A free approach: search your brand and competitors manually on LinkedIn and X. Mid-tier tools pull this automatically. Either way, track it monthly so you can see directional movement.
5. Audience Growth Rate
Raw follower count is nearly meaningless as a benchmark. A competitor at 50,000 followers growing 3% per month is a more active threat than one at 200,000 that's been flat for a year. Calculate month-over-month growth rate and watch the trend, not the absolute number.
Platform-Specific Playbooks
LinkedIn is where most B2B competitor analysis should start. According to B2B engagement data from Sprinklr, multi-image posts hit 6.6% engagement versus 5.6% for video in B2B contexts.
If a competitor is consistently running carousels and outperforming your single-image posts, format is the likely explanation. The gap between company page reach and personal profile reach is wide enough that tracking only a competitor's company page gives you an incomplete picture.
Twitter/X
Track thread performance separately from standalone tweets. Threads drive disproportionate reach when the first tweet hooks well. For B2B accounts, look at whether competitors are posting original opinions or just amplifying content. The former builds audience. The latter rarely does.
TikTok
The engagement rate headline (3.70%, up 49%) is real, but the comment drop is the more important signal for B2B brands considering the platform. High engagement with falling comments suggests audiences are watching but not converting into community. That's worth knowing before committing budget to TikTok for a B2B product.
B2B brands using Instagram well, like beehiiv, tend to treat it as a deliberately separate channel from LinkedIn: Instagram for top-of-funnel brand awareness, LinkedIn for conversion-adjacent content.
When analyzing competitors here, look at whether they're running platform-native content or cross-posting from LinkedIn. The accounts doing the former tend to perform better.
Turning Competitor Data Into a Content Strategy
The most useful output from a competitor analysis is three specific gaps: format gaps (they don't use carousels, you could), topic gaps (they avoid product-specific content, you won't), and cadence gaps (they post twice a week, you can post five times).
Start by labeling your own content with the same categories you used to analyze competitors. If you tagged a competitor's posts as Education, Thought leadership, and Case Study, your posts need those same labels before you can run a meaningful comparison (Ordinal's label-based analytics make this straightforward).
One thing worth knowing before you try to replicate what competitors are doing with early engagement: Ordinal's data shows posts that received auto-likes, auto-comments, or auto-reposts within the first 10 minutes averaged 0.97% engagement, while posts without any early auto-engagement averaged 0.99%. Two basis points.
Early engagement coordination is a small accelerant at best. If a competitor appears to be running engagement pods, don't assume that's driving their results. Check Clay's content strategy for an example of how content quality drove LinkedIn growth from 8,000 to 120,000 followers in a year.
Where to Go From Here
Pick three direct competitors. Pull their last 30 days of posts and label each one by content category (Education, Thought leadership, Shorts, whatever fits). Calculate engagement rate by category. Then find one format gap to test in the next 14 days.

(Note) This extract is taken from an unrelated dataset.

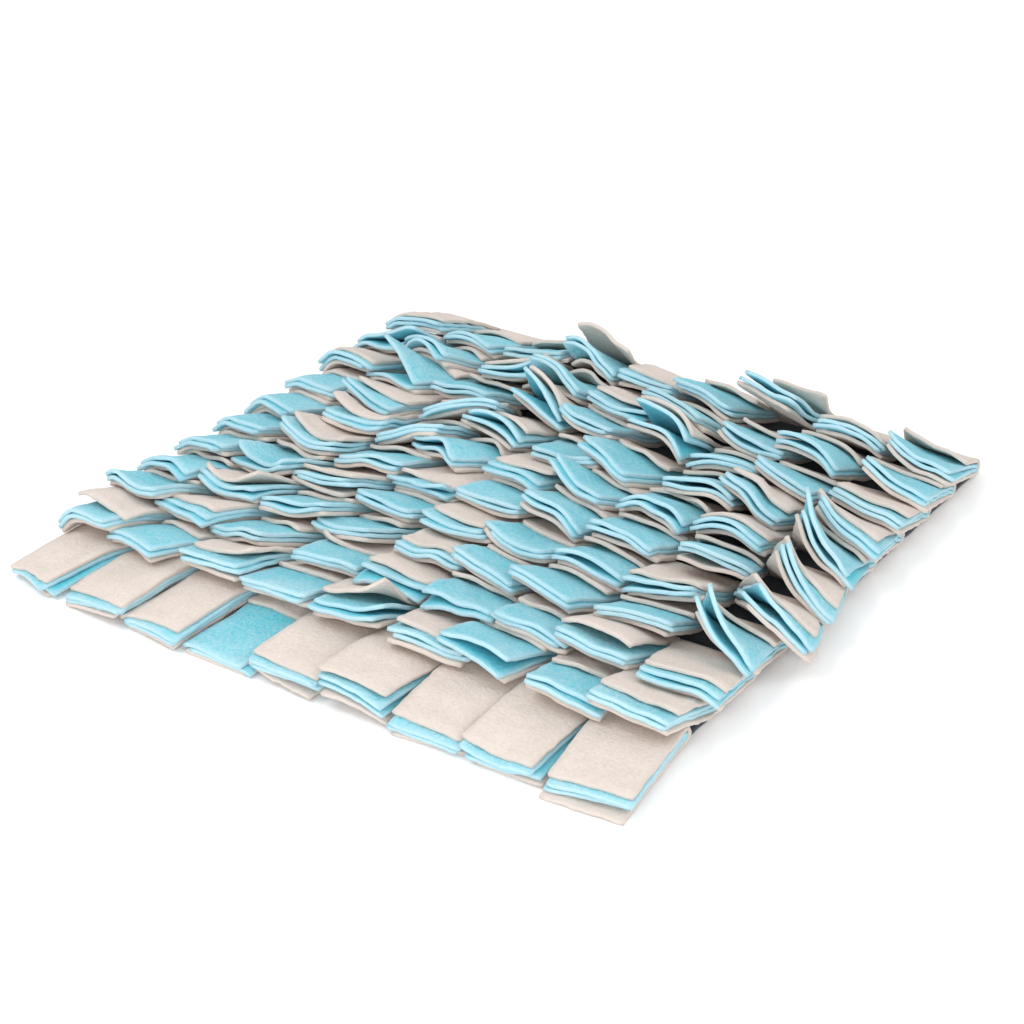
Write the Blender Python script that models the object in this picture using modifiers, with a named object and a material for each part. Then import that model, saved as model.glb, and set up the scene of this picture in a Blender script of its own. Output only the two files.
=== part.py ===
"""Snuffle mat: eleven rows of fleece strips on a square felt base.

Each row is two strips, an outer beige one and an inner blue one, sewn to the base along one seam and cut
into nine tabs on both sides of it. Both halves fold up round the seam and lean towards the front edge, so
that each cell is a bundle of four tabs: beige, blue, blue, beige. Metres, +Z up, -Y is the front.
"""

import math

import bmesh
import bpy
import numpy as np

# Base
BASE_SIDE = 0.450
BASE_THICKNESS = 0.0030
BASE_CORNER = 0.016
BASE_CORNER_STEPS = 4
EDGE_WAVE = 0.0016
EDGE_WAVES = 3
EDGE_POINTS = 10

# Strips
COLUMNS = 9
ROWS = 11
TAB_PITCH = BASE_SIDE / COLUMNS
ROW_PITCH = 0.040
FLEECE = 0.0027
AIR = 0.00040
LAYER = FLEECE + AIR
SLIT = 0.0014

# How deep the slits are, from the seam to the tips, in front of the seam and behind it: the first row's
# tabs lie flat and are longer than the others
FIRST_CUT = {"front": 0.082, "rear": 0.090}
LATER_CUT = {"front": 0.076, "rear": 0.077}

# Rows and seams: +Y is the rear, and a row's height is that of its outer strip's middle
FIRST_SEAM = -ROW_PITCH * (ROWS - 1) / 2
FRONT_MARGIN = BASE_SIDE / 2 + FIRST_SEAM
SEAM_HEIGHT = BASE_THICKNESS + AIR + FLEECE / 2
OUTER_RADIUS = 1.5 * LAYER
INNER_RADIUS = 0.5 * LAYER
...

That's the whole process. The teams that do this quarterly, with consistent labels and a running baseline, are the ones who show up to planning meetings with defensible answers instead of screenshots.

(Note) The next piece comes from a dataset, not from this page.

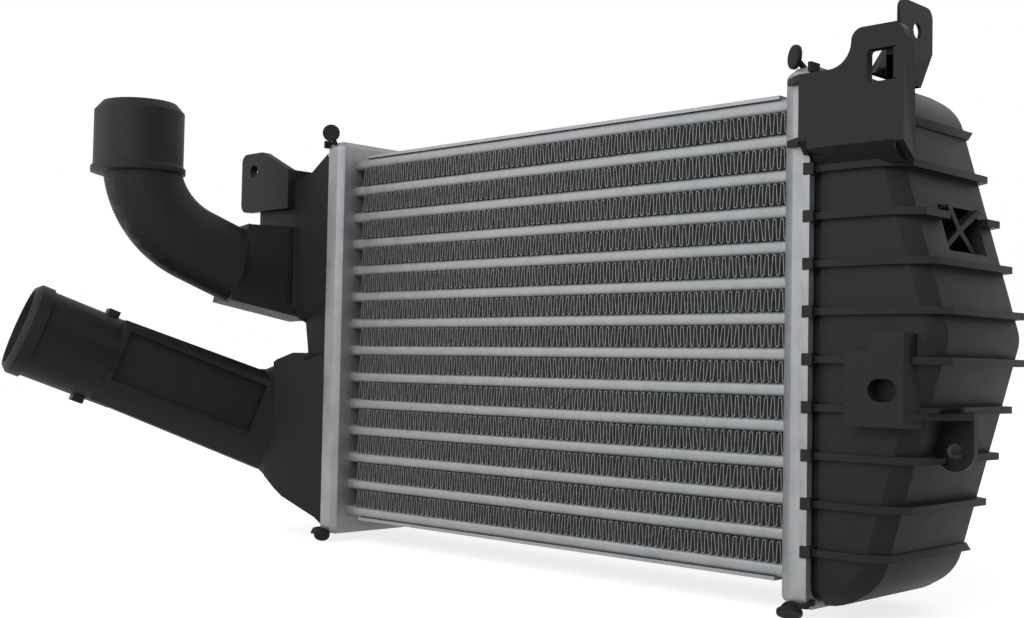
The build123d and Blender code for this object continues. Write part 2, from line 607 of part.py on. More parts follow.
def chamber(front_points, plan_points, facet_points, up, inset):
    """One chamber of the left tank: its front outline cut to its plan, drawn in by the inset.

    The facet is a triangle in front of the waist, and what lies beyond it towards the waist goes.
    """
    first, second, third = (Vector(x, y + inset, z + up * inset) for x, y, z in facet_points)
    with BuildPart() as body:
        with BuildSketch(front(TANK_BACK)):
            with BuildLine():
                Polyline(front_points, close=True)
            make_face()
            if inset:
                offset(amount=-inset, kind=Kind.INTERSECTION)
        extrude(amount=TANK_BACK - CHAMBER_REACH)
        with BuildSketch(level(0)):
            with BuildLine():
                Polyline(plan_points, close=True)
            make_face()
            if inset:
                offset(amount=-inset, kind=Kind.INTERSECTION)
        extrude(amount=up * TANK_HEIGHT / 2, mode=Mode.INTERSECT)
        across = second - first
        with BuildSketch(Plane(origin=first - CORE_ZERO, x_dir=across, z_dir=across.cross(third - first))):
            with BuildLine():
                reach = FACET_REACH * (third - first)
                along_front = across.normalized()
                rise = (across.cross(third - first)).normalized().cross(along_front)
                Polyline((0, 0), (FACET_REACH * across.length, 0), (reach.dot(along_front), reach.dot(rise)),
                         close=True)
            make_face()
        extrude(amount=CHAMBER_CUT, dir=(0, 0, -up), mode=Mode.SUBTRACT)
    return body.part


# Outlines of the left tank's chambers, seen from the front and from above, and their facets
back_wall = [(-236, 15), (-226, 42), (-206, 61), (-180, TANK_BACK), (-BODY_START, TANK_BACK)]
upper_front = [
    (-BODY_START, 0), (-BODY_START, TANK_HEIGHT / 2), (SHOULDER_X, SHOULDER_Z), (-240, 80),
    (-240, UPPER_FLOOR), (-205, UPPER_FLOOR), (WAIST_X, WAIST_HALF), (WAIST_X + 3, 0),
]
lower_front = [
    (-BODY_START, 0), (-BODY_START, -TANK_HEIGHT / 2), (-166, -104), (-187, -93), (-201, -81), (-219, -75),
    (-246, -75), (-246, LOWER_ROOF), (-203, LOWER_ROOF), (WAIST_X, -WAIST_HALF), (WAIST_X + 3, 0),
]
upper_plan = [(-BODY_START, TANK_FRONT), (-186, -13), (-221, -13), (-226, -9)] + back_wall
lower_plan = [(-BODY_START, TANK_FRONT), (-192, -19), (-200, -20.5), (-222, -16), (-236, -8),
              (-243, 3)] + back_wall
upper_facet = [(-BODY_START, TANK_FRONT, UPPER_FLOOR), (-186, -13, UPPER_FLOOR),
               (WAIST_X, TANK_FRONT, WAIST_HALF)]
lower_facet = [(-RIM + 1, TANK_FRONT, -WAIST_HALF - 1), (-196, -20, LOWER_ROOF - 1),
               (WAIST_X, TANK_FRONT, -WAIST_HALF)]
chambers = [(upper_front, upper_plan, upper_facet, 1), (lower_front, lower_plan, lower_facet, -1)]
port = along(PORT_X, PORT_Y, PORT_Z, PORT_AZIMUTH, PORT_ELEVATION)
mouth = along(PIPE_X, PIPE_Y, PIPE_Z, PORT_AZIMUTH, PIPE_ELEVATION)
mouth_section = Plane(origin=mouth.origin, x_dir=mouth.x_dir, z_dir=-mouth.y_dir)

# The upper port's block, drawn on the flank that faces the core: depth across, height up
inward = (sin(radians(PORT_AZIMUTH)), cos(radians(PORT_AZIMUTH)), 0)
flank = Plane(origin=port.origin + port.x_dir * (PORT_WIDTH / 2 - PORT_OFFSET), x_dir=inward,
              z_dir=port.x_dir)
port_low = PORT_BOTTOM - PORT_Z
port_high = PORT_TOP - PORT_Z
port_lean = tan(radians(PORT_ELEVATION))
port_middle = (port_low + port_high) / 2
with BuildPart() as port_block:
    with BuildSketch(flank):
        with BuildLine():
            Polyline((port_low * port_lean, port_low), (PORT_DEPTH, WAIST_HALF + PORT_WEB_LIFT - PORT_Z),
                     (PORT_DEPTH, port_high), (port_high * port_lean, port_high), close=True)
        make_face()
    extrude(amount=-PORT_WIDTH)
    with BuildSketch(flank):
        with Locations((PORT_FACE + PORT_GROOVE_WIDTH / 2, port_middle)):
            Rectangle(PORT_GROOVE_WIDTH, port_high - port_low + 2)
    extrude(amount=-PORT_GROOVE_DEPTH, mode=Mode.SUBTRACT)
    # Round collar that runs out into the block's flank
    with BuildSketch(along(PORT_X, PORT_Y, PORT_Z + port_middle, PORT_AZIMUTH - PORT_COLLAR_TURN, 0)):
        Circle(ELBOW_RADIUS)
    extrude(amount=PORT_COLLAR, both=True)
    split(bisect_by=port, keep=Keep.BOTTOM)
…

Frequently Asked Questions
What Is a Social Media Competitor Analysis?
A social media competitor analysis is a structured process for benchmarking competitors' content performance, posting behavior, and audience growth against your own. It covers engagement rate, content mix, posting frequency, and share of voice across the channels where your buyers spend time. The goal isn't knowing what competitors post. It's knowing whether it's working and where the gaps are.

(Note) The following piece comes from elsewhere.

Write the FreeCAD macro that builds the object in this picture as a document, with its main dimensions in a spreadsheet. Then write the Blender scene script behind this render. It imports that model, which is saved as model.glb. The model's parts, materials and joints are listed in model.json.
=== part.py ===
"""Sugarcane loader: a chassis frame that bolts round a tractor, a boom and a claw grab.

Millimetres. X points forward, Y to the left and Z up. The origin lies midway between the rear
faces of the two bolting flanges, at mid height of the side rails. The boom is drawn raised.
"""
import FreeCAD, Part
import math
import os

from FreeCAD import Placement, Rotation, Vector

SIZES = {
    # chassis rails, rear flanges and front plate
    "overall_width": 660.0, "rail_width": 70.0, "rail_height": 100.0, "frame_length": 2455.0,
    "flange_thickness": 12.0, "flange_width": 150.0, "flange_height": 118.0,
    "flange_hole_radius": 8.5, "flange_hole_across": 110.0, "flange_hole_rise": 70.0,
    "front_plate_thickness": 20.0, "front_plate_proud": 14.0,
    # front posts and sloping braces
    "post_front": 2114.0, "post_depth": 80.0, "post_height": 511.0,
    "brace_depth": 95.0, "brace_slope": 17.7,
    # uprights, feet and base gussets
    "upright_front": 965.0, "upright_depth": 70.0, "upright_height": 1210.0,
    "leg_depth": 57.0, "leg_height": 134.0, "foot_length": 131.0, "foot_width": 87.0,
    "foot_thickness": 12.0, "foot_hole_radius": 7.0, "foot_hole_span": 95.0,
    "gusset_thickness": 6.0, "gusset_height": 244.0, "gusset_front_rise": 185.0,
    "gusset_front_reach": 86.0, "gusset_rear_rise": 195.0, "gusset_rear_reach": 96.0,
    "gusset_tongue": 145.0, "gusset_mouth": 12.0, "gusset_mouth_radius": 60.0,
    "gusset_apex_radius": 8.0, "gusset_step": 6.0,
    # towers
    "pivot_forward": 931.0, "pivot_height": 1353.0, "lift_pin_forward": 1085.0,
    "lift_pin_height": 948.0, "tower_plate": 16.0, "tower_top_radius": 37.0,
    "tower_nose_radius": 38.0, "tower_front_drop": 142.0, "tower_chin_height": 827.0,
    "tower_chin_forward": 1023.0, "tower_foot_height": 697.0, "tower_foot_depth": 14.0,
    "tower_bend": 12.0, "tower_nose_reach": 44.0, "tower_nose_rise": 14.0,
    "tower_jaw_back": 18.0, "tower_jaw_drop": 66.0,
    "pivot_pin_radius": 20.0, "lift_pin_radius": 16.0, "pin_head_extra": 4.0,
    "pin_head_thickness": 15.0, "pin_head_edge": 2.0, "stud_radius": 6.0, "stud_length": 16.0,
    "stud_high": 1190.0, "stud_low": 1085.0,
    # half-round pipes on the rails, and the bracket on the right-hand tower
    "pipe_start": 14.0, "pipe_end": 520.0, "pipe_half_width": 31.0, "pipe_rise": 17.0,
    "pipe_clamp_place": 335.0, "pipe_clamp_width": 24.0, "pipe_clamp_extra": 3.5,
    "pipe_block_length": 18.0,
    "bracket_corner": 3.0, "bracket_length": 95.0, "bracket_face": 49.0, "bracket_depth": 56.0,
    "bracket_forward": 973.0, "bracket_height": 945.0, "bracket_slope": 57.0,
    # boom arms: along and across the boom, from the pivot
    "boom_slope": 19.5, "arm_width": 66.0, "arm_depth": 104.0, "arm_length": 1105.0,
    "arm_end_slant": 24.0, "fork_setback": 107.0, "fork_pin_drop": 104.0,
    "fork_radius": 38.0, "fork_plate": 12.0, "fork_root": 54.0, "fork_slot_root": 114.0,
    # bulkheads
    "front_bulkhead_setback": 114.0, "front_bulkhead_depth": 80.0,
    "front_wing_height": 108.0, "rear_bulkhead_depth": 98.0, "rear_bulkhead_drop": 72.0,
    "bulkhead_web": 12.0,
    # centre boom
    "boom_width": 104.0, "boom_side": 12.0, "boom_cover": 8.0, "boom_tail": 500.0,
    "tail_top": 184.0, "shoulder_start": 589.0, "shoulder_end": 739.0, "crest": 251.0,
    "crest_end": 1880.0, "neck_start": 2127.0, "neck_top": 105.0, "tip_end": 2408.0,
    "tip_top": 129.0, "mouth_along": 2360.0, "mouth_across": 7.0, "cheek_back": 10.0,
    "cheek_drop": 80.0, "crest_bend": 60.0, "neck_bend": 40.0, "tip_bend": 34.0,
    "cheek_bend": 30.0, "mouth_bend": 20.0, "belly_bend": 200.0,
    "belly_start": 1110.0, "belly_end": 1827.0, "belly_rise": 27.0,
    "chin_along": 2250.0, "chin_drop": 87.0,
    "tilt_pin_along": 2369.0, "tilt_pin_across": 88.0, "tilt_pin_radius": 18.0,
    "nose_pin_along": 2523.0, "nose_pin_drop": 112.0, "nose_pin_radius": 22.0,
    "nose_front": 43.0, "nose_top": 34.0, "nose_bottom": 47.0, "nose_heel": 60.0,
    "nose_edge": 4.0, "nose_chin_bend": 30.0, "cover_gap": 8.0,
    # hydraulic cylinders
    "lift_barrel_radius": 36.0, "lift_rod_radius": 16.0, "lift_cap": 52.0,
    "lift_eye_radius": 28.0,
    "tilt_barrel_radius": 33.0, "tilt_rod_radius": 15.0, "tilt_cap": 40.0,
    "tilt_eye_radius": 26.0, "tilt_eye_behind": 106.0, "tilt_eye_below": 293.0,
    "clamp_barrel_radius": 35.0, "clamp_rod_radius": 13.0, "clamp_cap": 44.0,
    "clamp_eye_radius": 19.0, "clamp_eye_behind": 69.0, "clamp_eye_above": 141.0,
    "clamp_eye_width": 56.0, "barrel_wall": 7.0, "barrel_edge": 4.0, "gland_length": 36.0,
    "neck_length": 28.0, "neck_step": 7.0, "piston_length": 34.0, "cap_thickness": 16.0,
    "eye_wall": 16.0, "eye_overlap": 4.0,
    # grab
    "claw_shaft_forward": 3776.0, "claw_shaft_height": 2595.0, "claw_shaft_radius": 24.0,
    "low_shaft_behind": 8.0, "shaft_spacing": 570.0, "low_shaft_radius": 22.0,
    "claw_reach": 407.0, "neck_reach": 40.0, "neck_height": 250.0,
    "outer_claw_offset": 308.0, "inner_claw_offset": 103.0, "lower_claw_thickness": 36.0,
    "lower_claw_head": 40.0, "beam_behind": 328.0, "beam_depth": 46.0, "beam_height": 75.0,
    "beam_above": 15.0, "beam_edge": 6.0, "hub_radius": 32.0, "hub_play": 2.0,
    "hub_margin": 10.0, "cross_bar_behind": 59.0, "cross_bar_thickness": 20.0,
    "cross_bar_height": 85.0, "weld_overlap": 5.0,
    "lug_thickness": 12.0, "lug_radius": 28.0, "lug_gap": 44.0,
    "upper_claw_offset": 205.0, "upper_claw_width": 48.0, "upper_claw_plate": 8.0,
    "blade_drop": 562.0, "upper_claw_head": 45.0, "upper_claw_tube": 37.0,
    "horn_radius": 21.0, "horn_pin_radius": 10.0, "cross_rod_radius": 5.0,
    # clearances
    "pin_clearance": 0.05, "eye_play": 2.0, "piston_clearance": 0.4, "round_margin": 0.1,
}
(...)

How Often Should I Run a Competitor Analysis?
A full analysis quarterly is enough for most B2B teams. Monthly lightweight tracking (engagement rate and top posts) keeps you calibrated without creating noise. More frequent than that tends to produce anxiety rather than insight.
What's a Good Engagement Rate to Benchmark Against?
It depends on platform and account type. Ordinal's analysis of 248,000+ LinkedIn posts shows company pages average 1.56% and personal profiles 0.91%. On TikTok, Socialinsider puts the cross-platform average at 3.70% in 2026. Use these as floors when setting targets.
Which Competitors Should I Track?
Three direct competitors (same product, same buyer), three aspirational brands (companies you'd want to look like in 12 months), and three adjacent voices (creators or thought leaders your buyers already follow). This mix balances tactical benchmarking with strategic inspiration.
What Tools Should I Use?
Native analytics plus a spreadsheet works for three to five competitors. For cross-platform benchmarks, Socialinsider provides solid data. For ongoing tracking with internal performance attribution, a LinkedIn analytics platform like Ordinal lets you label content categories and benchmark against your own historical baseline.
Should I Copy Competitor Content That's Performing Well?
Copy the format, not the content. If a competitor's interview series is driving engagement, test interviews with your own guests and angle. Ordinal's data shows content category matters more than topic: Shorts outperform Thought leadership by an order of magnitude regardless of what's actually said in the post.
Does Auto-Engagement Help Posts Perform Better?
Probably less than most teams assume. Posts with auto-engagement in the first 10 minutes averaged 0.97% engagement versus 0.99% for posts without. Two basis points. Treat early engagement as a small accelerant, not a content strategy.